[Written request]: Take the material and output all of it exactly.

[Data extract]:
## START
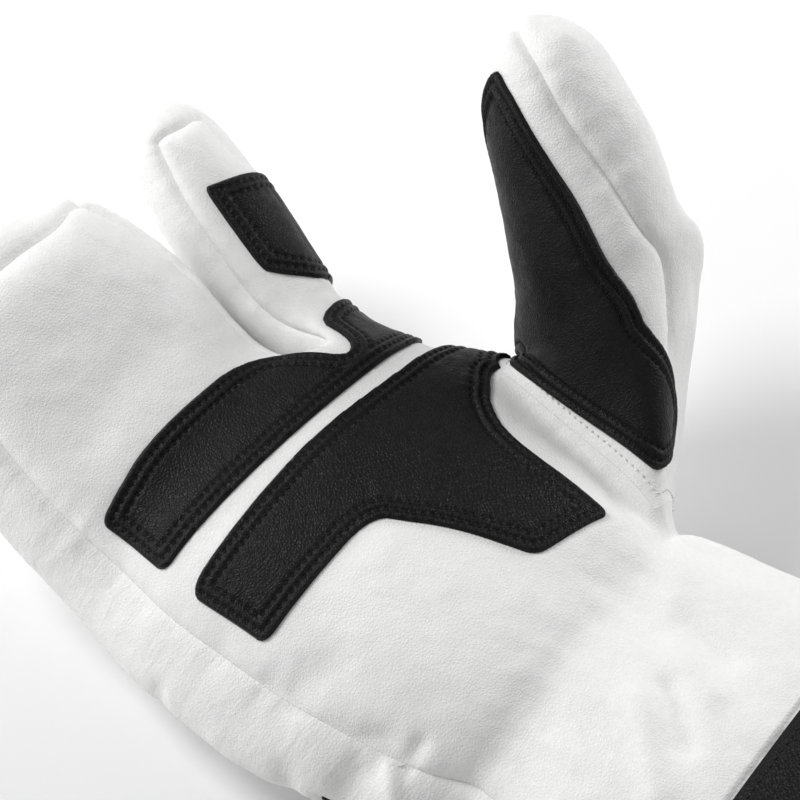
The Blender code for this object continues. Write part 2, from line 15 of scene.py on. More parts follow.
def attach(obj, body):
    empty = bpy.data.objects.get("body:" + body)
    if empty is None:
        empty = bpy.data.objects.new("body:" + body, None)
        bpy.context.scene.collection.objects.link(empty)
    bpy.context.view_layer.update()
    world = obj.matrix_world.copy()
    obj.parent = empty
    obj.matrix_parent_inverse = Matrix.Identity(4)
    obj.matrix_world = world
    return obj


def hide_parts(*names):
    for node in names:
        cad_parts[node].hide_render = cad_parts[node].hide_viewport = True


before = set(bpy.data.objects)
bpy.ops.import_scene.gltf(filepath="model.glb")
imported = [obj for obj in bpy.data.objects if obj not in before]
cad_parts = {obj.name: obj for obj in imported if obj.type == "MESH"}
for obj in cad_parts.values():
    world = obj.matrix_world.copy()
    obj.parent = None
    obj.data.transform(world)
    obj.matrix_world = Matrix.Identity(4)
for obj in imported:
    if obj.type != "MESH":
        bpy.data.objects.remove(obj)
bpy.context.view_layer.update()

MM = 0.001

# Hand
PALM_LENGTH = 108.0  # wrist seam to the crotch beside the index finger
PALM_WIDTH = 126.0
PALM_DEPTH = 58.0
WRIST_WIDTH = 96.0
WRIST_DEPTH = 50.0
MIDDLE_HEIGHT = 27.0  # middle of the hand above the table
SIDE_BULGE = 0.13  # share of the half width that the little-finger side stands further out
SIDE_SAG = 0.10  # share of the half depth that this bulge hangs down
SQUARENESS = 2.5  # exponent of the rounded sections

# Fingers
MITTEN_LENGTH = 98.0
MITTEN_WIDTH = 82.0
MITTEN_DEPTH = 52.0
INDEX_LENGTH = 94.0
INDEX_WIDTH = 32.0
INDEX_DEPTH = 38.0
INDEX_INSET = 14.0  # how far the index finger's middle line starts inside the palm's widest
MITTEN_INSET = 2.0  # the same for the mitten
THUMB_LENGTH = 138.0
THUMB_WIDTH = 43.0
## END
[The completed task]:
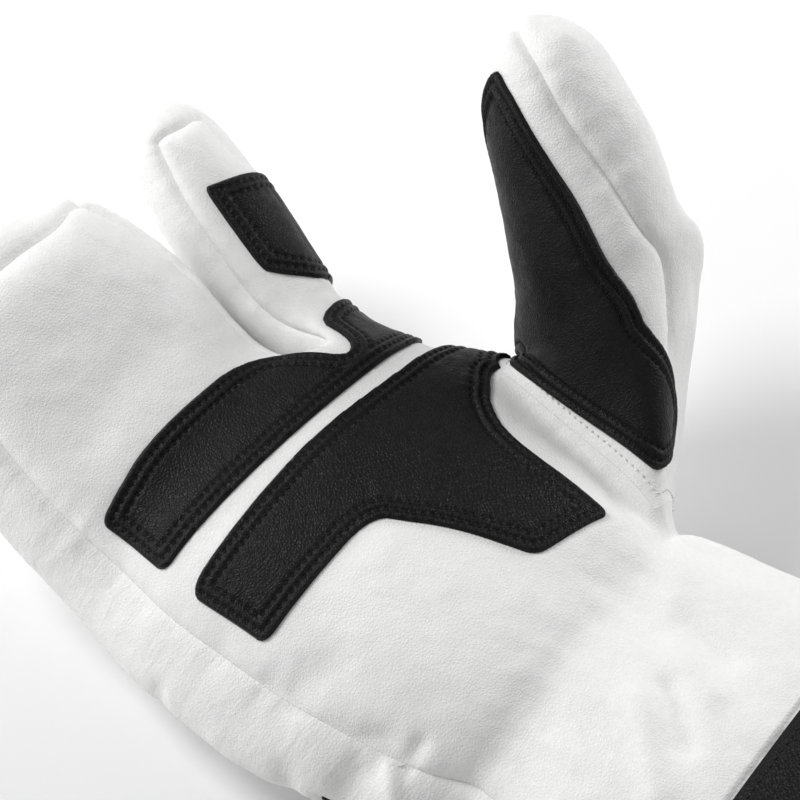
The Blender code for this object continues. Write part 2, from line 15 of scene.py on. More parts follow.
def attach(obj, body):
    empty = bpy.data.objects.get("body:" + body)
    if empty is None:
        empty = bpy.data.objects.new("body:" + body, None)
        bpy.context.scene.collection.objects.link(empty)
    bpy.context.view_layer.update()
    world = obj.matrix_world.copy()
    obj.parent = empty
    obj.matrix_parent_inverse = Matrix.Identity(4)
    obj.matrix_world = world
    return obj


def hide_parts(*names):
    for node in names:
        cad_parts[node].hide_render = cad_parts[node].hide_viewport = True


before = set(bpy.data.objects)
bpy.ops.import_scene.gltf(filepath="model.glb")
imported = [obj for obj in bpy.data.objects if obj not in before]
cad_parts = {obj.name: obj for obj in imported if obj.type == "MESH"}
for obj in cad_parts.values():
    world = obj.matrix_world.copy()
    obj.parent = None
    obj.data.transform(world)
    obj.matrix_world = Matrix.Identity(4)
for obj in imported:
    if obj.type != "MESH":
        bpy.data.objects.remove(obj)
bpy.context.view_layer.update()

MM = 0.001

# Hand
PALM_LENGTH = 108.0  # wrist seam to the crotch beside the index finger
PALM_WIDTH = 126.0
PALM_DEPTH = 58.0
WRIST_WIDTH = 96.0
WRIST_DEPTH = 50.0
MIDDLE_HEIGHT = 27.0  # middle of the hand above the table
SIDE_BULGE = 0.13  # share of the half width that the little-finger side stands further out
SIDE_SAG = 0.10  # share of the half depth that this bulge hangs down
SQUARENESS = 2.5  # exponent of the rounded sections

# Fingers
MITTEN_LENGTH = 98.0
MITTEN_WIDTH = 82.0
MITTEN_DEPTH = 52.0
INDEX_LENGTH = 94.0
INDEX_WIDTH = 32.0
INDEX_DEPTH = 38.0
INDEX_INSET = 14.0  # how far the index finger's middle line starts inside the palm's widest
MITTEN_INSET = 2.0  # the same for the mitten
THUMB_LENGTH = 138.0
THUMB_WIDTH = 43.0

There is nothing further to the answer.